A Review by Lisa Greenhouse Librarian II
Assistant Professor of History at Virginia Tech, Dennis Patrick Halpin, has authored a fascinating addition to the Maryland Department’s collection: A Brotherhood of Liberty: Black Reconstruction and its Legacies in Baltimore, 1865-1920 (UPenn Press, 2019). Halpin’s look at African-American civil rights activism in Baltimore runs from the Reconstruction Era into the Progressive Period, spelling out continuities and highlighting a mostly forgotten cast of characters, whose collective achievements placed Baltimore at the center of those periods’ struggles.
Baltimore, unlike Southern locales in the formerly rebellious states, was not occupied by Federal troops to enforce the mandates of Reconstruction. The need to “self-reconstruct“ spurred activism in Baltimore and forced it along certain paths that later influenced the tactics of civil rights organizations with national scope.

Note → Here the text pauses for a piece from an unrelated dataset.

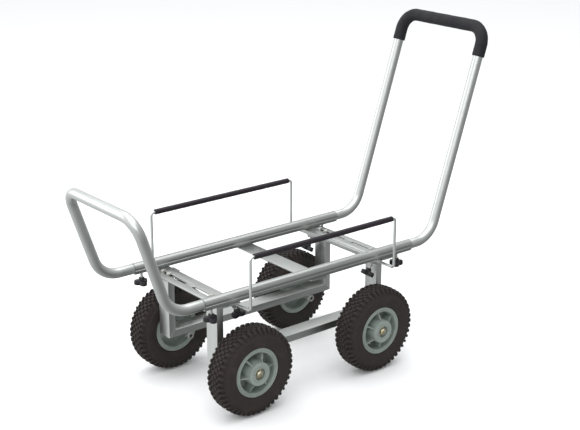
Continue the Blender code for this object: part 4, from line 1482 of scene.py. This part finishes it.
@dataclass
class Guards:
    """The two side guards: bent rods with vinyl sleeves on their top bars."""

    rod: float = 0.0040
    bend: float = 0.010
    sleeve: float = 0.0082
    sleeve_inset: float = 0.0125

    def build(self, shop: Workshop) -> None:
        """Make both guards."""
        for side, sign in SIDES:
            low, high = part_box(f"guard_rod_{side}")
            x0, x1 = low.x + self.rod, high.x - self.rod
            top, foot = high.z - self.rod, low.z + self.rod
            outer, inner = (low.y + self.rod, high.y) if sign < 0 else (high.y - self.rod, low.y)
            corners = [(x0, inner, foot), (x0, outer, foot), (x0, outer, top), (x1, outer, top),
                       (x1, outer, foot),
                       (x1, inner, foot)]
            path = rounded_path(corners, [self.bend] * 4, 8)
            start = (path[1] - path[0]).normalized()
            points = [path[0], path[0] + start * 0.0005, *path[1:-1], path[-1] + start * 0.0005, path[-1]]
            widths = [self.rod - 0.0006, *[self.rod] * (len(points) - 2), self.rod - 0.0006]
            mesh = shop.tube.sweep(points, widths, 24, shop.finishes["rod_aluminium"],
                                   f"guard_rod_{side}_shape")
            shop.add(f"guard_rod_{side}_bent", mesh, "rod_aluminium", f"{side}_guard", "aluminium",
                     f"guard_rod_{side}")
            self.build_sleeve(shop, side, outer, top, x0 + self.sleeve_inset, x1 - self.sleeve_inset)

    def build_sleeve(self, shop: Workshop, side: str, y: float, z: float, x0: float, x1: float) -> None:
        """Vinyl tube pushed over the top bar, slightly uneven along its length."""
        count = 60
        points = [Vector((x0, y, z)), Vector((x0 + 0.0001, y, z)), Vector((x0 + 0.0006, y, z))]
        widths = [self.rod + 0.0002, self.sleeve - 0.0009, self.sleeve - 0.0002]
        for step in range(1, count):
            share = step / count
            points.append(Vector((x0 + (x1 - x0) * share, y, z)))
            widths.append(self.sleeve - 0.0001 + 0.00012 * math.sin(step * 1.3) * math.sin(step * 0.37))
        points += [Vector((x1 - 0.0006, y, z)), Vector((x1 - 0.0001, y, z)), Vector((x1, y, z))]
        widths += [self.sleeve - 0.0002, self.sleeve - 0.0009, self.rod + 0.0002]
        mesh = shop.tube.sweep(points, widths, 28, shop.finishes["guard_vinyl"], f"guard_sleeve_{side}_shape")
        shop.add(f"guard_sleeve_{side}_vinyl", mesh, "guard_vinyl", f"{side}_guard", "vinyl",
                 f"guard_sleeve_{side}")


@dataclass
class Knobs:
    """The eight hand knobs and the four clamp blocks of the guard feet."""

    head: float = 0.0222
    thick: float = 0.0140
    waist: float = 0.54
    boss: float = 0.0090
    boss_h: float = 0.0085
    stud: float = 0.0040
    tilt: float = math.radians(32.0)
    reach: float = 0.0445
    guard_turn: float = math.radians(50.0)
    front_turn: float = math.radians(25.0)
    rear_turn: float = math.radians(-15.0)

    def lobes(self, inset: float) -> Callable[[float], float]:
        """Radius by angle of the three-lobed head, drawn in by inset."""

        def radius(angle: float) -> float:
            """Broad lobes with tighter waists."""
            lobe = (0.5 + 0.5 * math.cos(3 * angle)) ** 0.72
            return self.head * (self.waist + (1.0 - self.waist) * lobe) - inset

        return radius

    def knob(self, tip: float) -> list[bpy.types.Mesh]:
        """Head with a dished face and a boss, its face at z = 0, and the threaded stud up to tip."""
        top = self.thick
        rings = [(0.0012, self.lobes(0.0075)), (0.0006, self.lobes(0.0050)), (0.0, self.lobes(0.0032)),
                 (0.0004, self.lobes(0.0014)), (0.0016, self.lobes(0.0003)), (0.0034, self.lobes(0.0)),
                 (top - 0.0030, self.lobes(0.0004)), (top - 0.0012, self.lobes(0.0012)),
                 (top - 0.0002, self.lobes(0.0030)), (top, circle(self.boss + 0.0012)),
                 (top + 0.0010, circle(self.boss)), (top + self.boss_h - 0.0010, circle(self.boss - 0.0012)),
                 (top + self.boss_h, circle(self.boss - 0.0022)),
                 (top + self.boss_h, circle(self.stud + 0.0008))]
        head = Solid.stacked(rings, 72, "knob_head", 35.0)
        return [head, threaded_stud(self.stud, 0.00125, top + self.boss_h - 0.001, tip)]

    def build(self, shop: Workshop) -> None:
        """Make every knob and clamp."""
        for side, sign in SIDES:
            for end in ENDS:
                tag = f"{side}_{end}"
                self.build_handle_knob(shop, tag, end)
                self.build_guard_knob(shop, tag)

    def place_knob(self, shop: Workshop, name: str, tip: float, where: Matrix) -> None:
        """Put one knob's plastic head and metal stud in place."""
        head, stud = self.knob(tip)
        shop.add(f"{name}_head", Solid.moved(head, where), "knob_plastic", name, "knob", name)
        shop.add(f"{name}_stud", Solid.moved(stud, where), "zinc_plate", name, "zinc")

    def build_handle_knob(self, shop: Workshop, tag: str, end: str) -> None:
        """Knob under a rail that clamps a handle's spigot."""
        name = f"handle_knob_{tag}"
        low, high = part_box(name)
        spot, _ = shop.joint(f"handle_knob_turn_{tag}")
        turn = Matrix.Rotation(self.front_turn if end == "front" else self.rear_turn, 4, "Z")
        self.place_knob(shop, name, high.z - low.z, Matrix.Translation((spot.x, spot.y, low.z)) @ turn)

    def build_guard_knob(self, shop: Workshop, tag: str) -> None:
        """Clamp block of a guard's foot with its leaning knob."""
        name = f"guard_knob_{tag}"
        pivot, axis = shop.joint(f"guard_knob_turn_{tag}")
        reach = self.reach + self.thick / 2
        lean = self.tilt if axis.x < 0 else -self.tilt
        where = Matrix.Translation(pivot) @ Matrix.Rotation(lean, 4,
                                                            "Y") @ Matrix.Translation((0.0, 0.0, -reach))
        where = where @ Matrix.Rotation(self.guard_turn, 4, "Z")
        self.place_knob(shop, name, reach - self.stud - 0.0005, where)
        node = f"guard_clamp_{tag}"
        low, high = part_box(node)
        middle = (low + high) / 2
        outline = round_corners([(low.x, low.z, 0.0060), (high.x, low.z, 0.0060), (high.x, high.z, 0.0012),
                                 (low.x, high.z, 0.0012)], 4)
        block = Solid.prism(outline, "Y", low.y, high.y, node)
        stud_hole = Solid.moved(rod_mesh(self.stud + 0.0005, "Z", -0.030, -0.001, (0.0, 0.0), 24),
                                Matrix.Translation(pivot) @ Matrix.Rotation(lean, 4, "Y"))
        cutters = [rod_mesh(self.stud + 0.0004, "Y", low.y - 0.01, high.y + 0.01, (pivot.x, pivot.z), 32),
                   stud_hole]
        shape = Solid.carved(block, cutters, node + "_bored", 28.0)
        shape = Solid.eased(shape, 0.0006, node + "_shape", 2, 45.0)
        shop.add(f"{node}_block", shape, "clamp_alloy", "chassis", "zinc", node)
        nut = Solid.stacked([(0.0, circle(0.0064)), (0.0003, hexagon(0.0065)), (0.0038, hexagon(0.0065)),
                             (0.0042, circle(0.0062)), (0.0042, circle(0.0048))], 36, "lock_nut", 28.0)
        down = Matrix.Translation((0.0, 0.0, -0.0212))
        place = Matrix.Translation(pivot) @ Matrix.Rotation(lean, 4, "Y") @ down
        shop.add(f"{name}_lock_nut", Solid.moved(nut, place), "zinc_plate", name, "zinc")


@dataclass
class Studio:
    """Pale floor, soft light and the camera."""

    eye: tuple[float, float, float] = (-2.2235, -2.7590, 1.6630)
    target: tuple[float, float, float] = (0.0105, 0.0, 0.4642)
    lens: float = 79.55
    roll: float = math.radians(0.125)
    world: float = 0.74
    slopes: tuple[float, float] = (0.32, 0.36)

    def floor(self, shop: Workshop) -> None:
        """A large plain floor."""
        half = 14.0
        mesh = Solid.prism([(-half, -half), (half, -half), (half, half), (-half, half)], "Z", -0.02, -0.0004,
                           "floor")
        mesh.materials.append(shop.finishes["studio_floor"])
        floor = bpy.data.objects.new("studio_floor", mesh)
        bpy.context.collection.objects.link(floor)
        floor.visible_glossy = False

    def lights(self) -> None:
        """Soft boxes above, to the left and to the right."""
        for name, spot, aim, size, power in (
            ("key", (-2.6, -2.2, 3.6), (0.0, 0.0, 0.3), 4.2, 70.0),
            ("top", (0.4, 0.6, 4.2), (0.0, 0.0, 0.3), 5.0, 90.0),
            ("back", (-3.0, 3.4, 1.9), (0.0, 0.0, 0.3), 3.2, 40.0),
        ):
            data = bpy.data.lights.new(name, "AREA")
            data.shape = "SQUARE"
            data.size = size
            data.energy = power
            lamp = bpy.data.objects.new(name, data)
            lamp.location = spot
            lamp.rotation_mode = "QUATERNION"
            lamp.rotation_quaternion = (Vector(aim) - Vector(spot)).to_track_quat("-Z", "Y")
            bpy.context.collection.objects.link(lamp)

    def surround(self) -> None:
        """A pale surround, brighter overhead and towards the back left than low on the right."""
        world = bpy.data.worlds.new("surround")
        world.use_nodes = True
        tree = world.node_tree
        back = tree.nodes["Background"]
        coords = tree.nodes.new("ShaderNodeTexCoord")
        levels = []
        for aim in ((0.0, 0.0, 1.0), (-0.63, 0.77, 0.0)):
            dot = tree.nodes.new("ShaderNodeVectorMath")
            dot.operation = "DOT_PRODUCT"
            dot.inputs[1].default_value = aim
            tree.links.new(coords.outputs["Generated"], dot.inputs[0])
            levels.append(dot.outputs["Value"])
        total: bpy.types.NodeSocket | None = None
        for level, weight in zip(levels, self.slopes):
            scaled = tree.nodes.new("ShaderNodeMath")
            scaled.operation = "MULTIPLY_ADD"
            scaled.inputs[1].default_value = weight
            tree.links.new(level, scaled.inputs[0])
            if total is None:
                scaled.inputs[2].default_value = self.world
            else:
                tree.links.new(total, scaled.inputs[2])
            total = scaled.outputs[0]
        tree.links.new(total, back.inputs["Strength"])
        back.inputs["Color"].default_value = rgb(0.97, 0.985, 1.0)
        bpy.context.scene.world = world

    def camera(self) -> None:
        """The camera, at its fixed place."""
        data = bpy.data.cameras.new("camera")
        data.lens = self.lens
        data.sensor_width = 36.0
        data.clip_start = 0.1
        data.clip_end = 100.0
        camera = bpy.data.objects.new("camera", data)
        camera.location = self.eye
        camera.rotation_mode = "QUATERNION"
        aim = (Vector(self.target) - Vector(self.eye)).to_track_quat("-Z", "Y")
        camera.rotation_quaternion = aim @ Matrix.Rotation(self.roll, 3, "Z").to_quaternion()
        bpy.context.collection.objects.link(camera)
        bpy.context.scene.camera = camera

    def build(self, shop: Workshop) -> None:
        """Set the stage."""
        self.floor(shop)
        self.lights()
        self.surround()
        self.camera()
        bpy.context.scene.view_settings.view_transform = "Standard"


def main() -> None:
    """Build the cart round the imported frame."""
    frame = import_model()
    shop = Workshop(frame)
    for part in (Rails(), Handles(), Plates(), LegFrames(), Wheels(), Guards(), Knobs(), Studio()):
        part.build(shop)
        LOG.info("%s done", type(part).__name__)
    bpy.context.view_layer.update()


if __name__ == "__main__":
    logging.basicConfig(level=logging.INFO, format="%(name)s: %(message)s")
    main()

Unlike Black men under Reconstruction, Black men in Maryland did not enjoy suffrage until the passage of the Fifteenth Amendment to the United States Constitution in 1870. The Republican Party in Maryland was happy to receive the votes of newly enfranchised Blacks but did little to advocate for their civil rights or elevate them to important positions within the party. Frustration and disillusionment with the Republicans turned activists away from politics as a viable path forward.
Self-Reconstruction in Baltimore came to embrace legal challenges and peaceful protest as the tools which activists used to carve out civil rights victories. While Reconstruction ended in the South in 1877, Baltimore’s self-reconstruction really got started in the 1880s, a period that historians have usually discounted as regressive.
Before the courts could be used effectively, the Maryland Bar, which in 1872 limited itself to accepting whites only, had to open to African-American attorneys. Halpin details the struggle toward this goal, which once achieved in 1885 for Baltimore, paved the way for further progress.
Harvey Johnson, the pastor of Baltimore’s Union Baptist Church, together with other African-American clergy and attorneys, were the forces behind the activism of the 1880s. Their Mutual United Brotherhood of Liberty, Baltimore’s first and one of the Nation’s first civil rights organizations, advocated for increased educational opportunities for black children, supported black labor, and pioneered the use of test cases to integrate public accommodations.
William M. Alexander, pastor at Sharon Baptist, and the attorney, Ashbie W. Hawkins, were important figures in the Brotherhood who carried the struggle forward into the Progressive Period. While this period saw increased democratization in some respects, for example, the direct election of senators and the granting of women’s suffrage, the flip side of the period for African-Americans was the Jim Crow regime. However, black activists in Baltimore successfully contested Jim Crow legislation and by taking important roles in national organizations such as the Saratoga Movement and the nascent NAACP, influenced national activists to adopt their techniques.
In the book’s final chapters, Halpin explores the response of Baltimore’s white community to African-American civil rights victories. Politicians, judges, police, and the popular press reacted to increased black power and pride by launching efforts to control black power and movement based on spurious claims of heightened black criminal activity.
Three times during the first decade of the twentieth century, Maryland attempted to legislate the disenfranchisement of blacks. And three times under Rev. William Alexander’s leadership, using boycotts, protests, and work stoppages, Black Baltimoreans repelled these efforts.
In 1910, Baltimore passed the nation’s first city ordinance mandating residential segregation. Civil Rights Attorney, Ashbie Hawkins, fought the ordinance in Maryland courts but his efforts were rendered mute when the US Supreme Court ruled in Buchanan v. Warley against a Louisville, KY, residential segregation ordinance modeled after the one in Baltimore. Nevertheless, the NAACP’s house organ, The Crisis, credited Hawkins, who had submitted a brief in Buchanan, as instrumental through his activism in bringing about the ultimate court victory.
If A Brotherhood of Liberty is of interest to you, keep in mind that the Maryland Department holds many books on local African-American history. For example, Not In My Neighborhood: How Bigotry Shaped a Great American City (Ivan R. Dee, 2010) by Antero Pietila is an illuminating exploration of residential segregation in Baltimore and nicely compliments Halpin’s later chapters.